My brother had recently moved to Virginia Beach. I figured that this was as far south as we could drive to and from in a week, and that it would be warm, green and wonderful.

“Virginia Beach has a 3 mile long boardwalk!” I pointed out excitedly.

“Do you know what a boardwalk is?” my husband asked. “And have you been listening to the weather? There’s a huge snowstorm about to engulf the entire east coast. We’d be headed straight into it.”

“Same old, same old.” I muttered. “Where’s your sense of adventure?”

Oh well. Spring is no big deal, I thought as I looked glumly at my snow-covered back yard. I’ve seen it 62 times already. Its no world-changing miracle. Plus… we could get a lot spring cleaning done with no kids around…

So, with that thought in mind, I was, to significantly understate the matter, pretty much over the moon when my husband squinted at his computer and declared. “I think we can just make it. Lets pack.”

It went well…at first.

Our car trips start early because my husband is an very early riser. I get up, grab a cup of tea and watch the sun rise from the passenger seat. We talk, or don’t talk, and stop for a good breakfast after driving for a few hours. It always amazes me when I get up in Massachusetts and am in New Jersey before noon. And the maple trees were red. Or at least, I was sure that I could see that faint red cast that foretells spring. For me. Some folks get excited about flowers but I’m a tree girl.
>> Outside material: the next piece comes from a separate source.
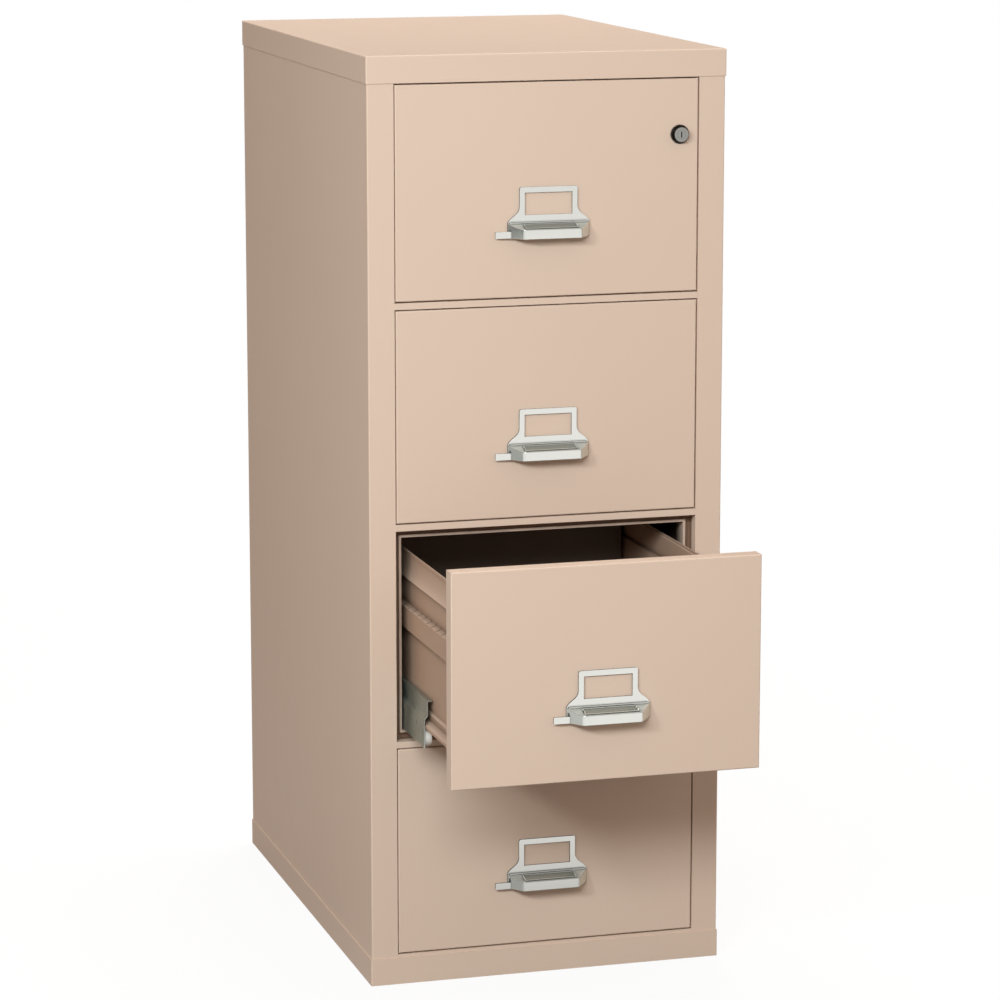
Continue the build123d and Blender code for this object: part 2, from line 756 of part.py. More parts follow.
os.makedirs("parts", exist_ok=True)
make_top_cap()
make_base_plinth()
make_casing_wrapper()
make_frame_rails()
make_back_panel()
make_insulation_core()
make_cavity_linings()
make_seal_channels()
make_slide_tracks()
make_glide_pads()
make_back_screws()
for number in range(1, drawer_count + 1):
    out = drawers_out[number - 1]
    low = opening_bottom(number)
    middle = low + opening_height / 2
    drawer_y = face - out
    rail_y = face - out / 2
    make_drawer_front(number, drawer_y, low)
    make_head_core(number, drawer_y, low)
    make_drawer_tray(number, drawer_y, low)
    make_drawer_sides(number, drawer_y, low)
    make_handle(number, drawer_y, middle)
    make_thumb_latch(number, drawer_y, middle)
    make_follower_block(number, drawer_y, low)
    make_slide_rails(number, rail_y, low)
    make_rollers(
        f"rail_rollers_{number}", roller_x, roller_width,
        rail_y + rail_start + roller_inset, low + roller_axis_height, roller_diameter,
    )
    make_rollers(
        f"track_rollers_{number}", rail_outer - rail_jog + fit_gap, track_roller_width,
        rail_y + rail_start + rail_length - roller_inset, low + track_axis_height,
        track_roller_diameter,
    )
    make_rollers(
        f"drawer_rollers_{number}", roller_x, rear_roller_width,
        drawer_y + head_depth + rear_roller_reach, low + rear_axis_height, rear_roller_diameter,
    )
make_lock(face - drawers_out[0])
make_lock_bar()
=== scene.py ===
"""Fireproof filing cabinet: finishes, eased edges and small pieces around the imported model."""

import json
import math

import bmesh
import bpy
from bpy.props import FloatProperty, FloatVectorProperty, IntProperty, PointerProperty
from bpy.types import Operator, Panel, PropertyGroup
from mathutils import Euler, Matrix, Vector

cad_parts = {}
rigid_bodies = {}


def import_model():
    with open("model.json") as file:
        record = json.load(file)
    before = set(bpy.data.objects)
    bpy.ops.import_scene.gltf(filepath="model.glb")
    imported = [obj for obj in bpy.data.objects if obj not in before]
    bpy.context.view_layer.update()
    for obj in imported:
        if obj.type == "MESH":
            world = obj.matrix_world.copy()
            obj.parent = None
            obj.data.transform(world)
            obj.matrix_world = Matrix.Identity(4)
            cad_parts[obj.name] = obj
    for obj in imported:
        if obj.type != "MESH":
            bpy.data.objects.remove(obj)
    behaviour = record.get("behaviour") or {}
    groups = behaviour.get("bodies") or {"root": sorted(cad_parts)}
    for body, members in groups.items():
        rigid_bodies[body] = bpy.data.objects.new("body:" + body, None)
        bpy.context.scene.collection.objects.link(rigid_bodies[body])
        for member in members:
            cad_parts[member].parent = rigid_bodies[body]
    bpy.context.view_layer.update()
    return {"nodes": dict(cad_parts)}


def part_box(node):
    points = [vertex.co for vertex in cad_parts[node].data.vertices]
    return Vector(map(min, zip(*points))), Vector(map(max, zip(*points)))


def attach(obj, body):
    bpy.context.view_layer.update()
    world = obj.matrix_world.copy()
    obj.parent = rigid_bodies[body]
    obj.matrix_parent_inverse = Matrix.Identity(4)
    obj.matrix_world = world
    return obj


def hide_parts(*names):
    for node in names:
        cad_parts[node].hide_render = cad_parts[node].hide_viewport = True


bl_info = {
    "name": "Fireproof filing cabinet",
    "version": (1, 0, 0),
    "blender": (4, 5, 0),
    "location": "3D View > Sidebar > Cabinet",
    "description": "Dresses the packed filing cabinet and lights it in a plain studio",
    "category": "Object",
}

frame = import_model()

DRAWERS = (1, 2, 3, 4)
MERGE_DISTANCE = 1e-5
PLACE_DIGITS = 6
FLAT_ANGLE = math.radians(0.05)
SHARP_ANGLE = math.radians(30)
EDGE_SEGMENTS = 3
FLOAT = "NodeSocketFloat"
COLOUR = "NodeSocketColor"
WHITE = (1, 1, 1)

# The hood's slope, as Y and Z from the pull's lowest corner
SLOPE_FOOT = (0.0235, 0.0211)
SLOPE_FRONT = (0.0015, 0.0142)
SLOT_MARGIN = 0.0048
ROLL_SEGMENTS = 24

# Rollers and rivets
AXLE_BORE = 0.0062
RIM_STEPS = 3
RIVET_SEGMENTS = 24
RIVET_TAPER = 0.8  # a head's flat top, as a share of its diameter
RIVET_STEP = 1.6  # rise from the axle to the second rivet, in diameters

# Back screws, with the head's profile as shares of its radius and height
SCREW_SEED = 7
SCREW_STEPS = 32
SCREW_TIP = 0.6  # the tip's radius and the length of its taper, in shank radii
HEAD_TO_SHANK = 2.25
HEAD_PROFILE = ((0.97, 0.0), (1.0, 0.25), (0.9, 0.75), (0.72, 1.0))
RECESS_MOUTH = (0.55, 0.2)  # reach of the arms and of the waist, in head radii
RECESS_FLOOR = (0.42, 0.14)
RECESS_SHARPNESS = 6

# Lights: name, power's setting, place, aim, width and height
MIDDLE = (0, -0.4, 0.7)
LIGHTS = (
    ("Key", "key_power", (-1.65, -3.7, 2.4), MIDDLE, 2.0, 0.75),
    ("Side", "side_power", (-3.2, -3.2, 2.6), MIDDLE, 0.6, 0.4),
    ("Top", "top_power", (0.2, 0.75, 4.0), (0.2, 0.75, 0), 1.2, 0.8),
    ("Back", "back_power", (1.6, 4.0, 1.1), MIDDLE, 2.5, 1.5),
    ("Right", "right_power", (4.2, 0.5, 1.2), (0, 0.5, 0.7), 2.0, 1.2),
)
COOL_LIGHTS = {"Key", "Side"}
SENSOR_WIDTH = 36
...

That hint of red is my personal promise from God that soon all will be well again.

As we drove, we tried to remember the last time we had taken a road trip. We’d gone somewhere, we thought. Was it Washington D.C.? Was it in 2007? How long ago was that? What had we been doing for the last few years? Why haven’t we done this more often?

I was excited. Each mile revealed yet another subtle sign of spring.

Yes!

Until about 2pm. Then as we gazed into the distance, we saw another more ominous familiar sight. It had gotten a bit darker, and in the distance was a faint, transparent white hue, like a blurry grayish smear…

“No!” I cried. “No!”

“It’s OK, lov. Our hotel is less than an hour away.”

The first flakes were hitting as we carried our luggage inside. And when we woke up the next morning, the world was white. Trees were covered with snow, and it was cold. We got up and drove, thru white outs from snow blowing off the trees, swerved around the drifts blowing into the road from the open fileds. Down through central Delaware to Rehoboth Beach. There we got out and took pictures of a snow-covered boardwalk and a desolate beach. We continued along the coast into Maryland and into Ocean City. As we drove, patches of ice fell onto the windshield. It looked just like New England.

“You sure you want to walk the boardwalk at Virginia Beach?” asked my husband.

“It’s cold and windy.” I shuddered. “No!”

My husband swears that he saw daffodils, but all I remember is snow, cold, and later, rain. We visited my brother and his sister, but I never got a walk in, and I never found Spring. Grandparents Spring Break might well be Chapter One is the Book of Not-So-Bright Ideas.

Except. It was a really good trip.

In truth, Spring is a miracle that never disappoints. It doesn’t matter how many times I’ve seen it. It’s like ice cream or chocolate, it is prosaic, accessible magic. In the Spring, each day gets better. And I know that soon, I will walk outside barefoot, feel the sun hot on my back, and put my fingers and toes into the dirt. It is a commonplace, everyday gift from a prodigious God, available to everyone of us, every year. And each week, we get a different flower. I’ve always been a cynic, and felt that flowers were a frivolous and short-lived diversion from real life, something for people less serious then myself. But my oldest grandson loves them. All spring and summer, he goes outside, picks a flower and brings it in for Grandpa or Ane. His joy in this is changing me, despite myself.

I did not find spring on our trip south.

But life has other prosaic, assessable miracles. While trying to find Spring, I re-found the person that I fell in love with 36 years ago. That man who still exists underneath the layers of everyday cares, frustrations, and responsibilities. The one who I don’t always notice during my single-minded focus of getting the next task done, or during the arguments about who volunteered to babysit, and ‘who’ is doing the actual babysitting. Maybe he found the women that he married as well, somewhere in there underneath all the layers of cynicism and all things that stress her out.

Our kids did call us, frequently, as we traveled further and further south. Our youngest grandchild had developed a taste for cell-phone batteries and had tried to eat the one from his fathers phone (the grandson is fine, the battery is dead). Since our son is still on our phone plan, could we just come back soon and authorize a a new phone? Plus magic nanny had called to say that her doctor had put her on bed-rest for the rest of her pregnancy. Could we sub for her for awhile?

“Please? Could you come home soon, Mom and Dad?”

But we were in Virginia, looking for spring. We were on Grandparents Spring Break, and there were no assignments due. Our cares would resume soon enough, but for now, life was good. It was a chance to get away and enjoy being with each other – to be ‘not’ grandparents’ but the partners, lovers, and best friends that we’ve been for the past 36 years.

Come to think of it, Grandparents Spring Break just might have been the Brightest Idea of all.